Its speakers, however, have suffered greatly because its language status has not always been recognised, including even in Jamaica itself.

Jamaican Creole is historically related to English – it is the outcome of contact between English speakers and speakers of West African languages, and therefore has many similarities to English.

But these similarities are not necessarily enough to make the two languages readily mutually intelligible. Wantaim, wan man en ha wan gyal-pikni nomo. Im ena wan priti gyal fi-truu. Im neba laik fi taak tu eni an eni man. Im laik a nais buosi man fi taak tu translates into English as ‘Once upon a time, there was a man who had only one daughter. She was a really pretty girl. She didn’t like talking to just any man. She wanted a nice, fine man to talk to’.

Sadly, because of the historical relationship between Patwa and English, and the linguistic similarities between them, there is a widespread view in Jamaica that what the majority of Jamaicans speak is simply a rather inferior version of English – which it most certainly is not.

Children in Jamaica are taught to read and write English because it is considered to be their mother tongue, but there is a long history of pupils doing much less well in English language exams than in other subjects.

In England in the 1960s and 1970s, no one was surprised that children arriving from Bangladesh and Pakistan understood no English. But the fact that some West Indian children only partially understood what was being said was, tragically, totally misinterpreted.

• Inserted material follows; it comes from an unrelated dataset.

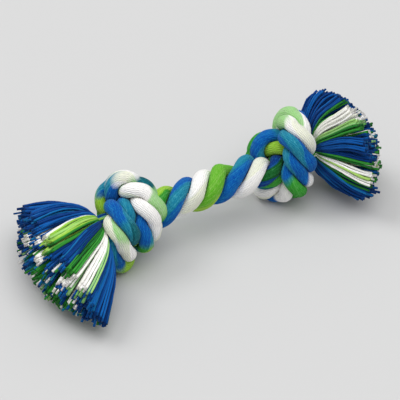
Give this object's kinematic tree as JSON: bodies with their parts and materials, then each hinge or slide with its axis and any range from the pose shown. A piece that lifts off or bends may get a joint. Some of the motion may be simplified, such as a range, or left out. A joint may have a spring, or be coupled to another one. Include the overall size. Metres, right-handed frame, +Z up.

There were proportionally more children of Caribbean origin in schools for the deaf and the educationally subnormal (as they were then called) than other groups.

Like many other Jamaicans, Michael Holding has had to put up not just with racism but with linguicism as well.

Kneel

Kneel and knee are spelt with a letter k because the k was originally pronounced. When we consider that our word knee corresponds to French genou and Greek goni, we can see that there is historical relationship between these words. They all descend from an original ancient Indo-European word geneu-.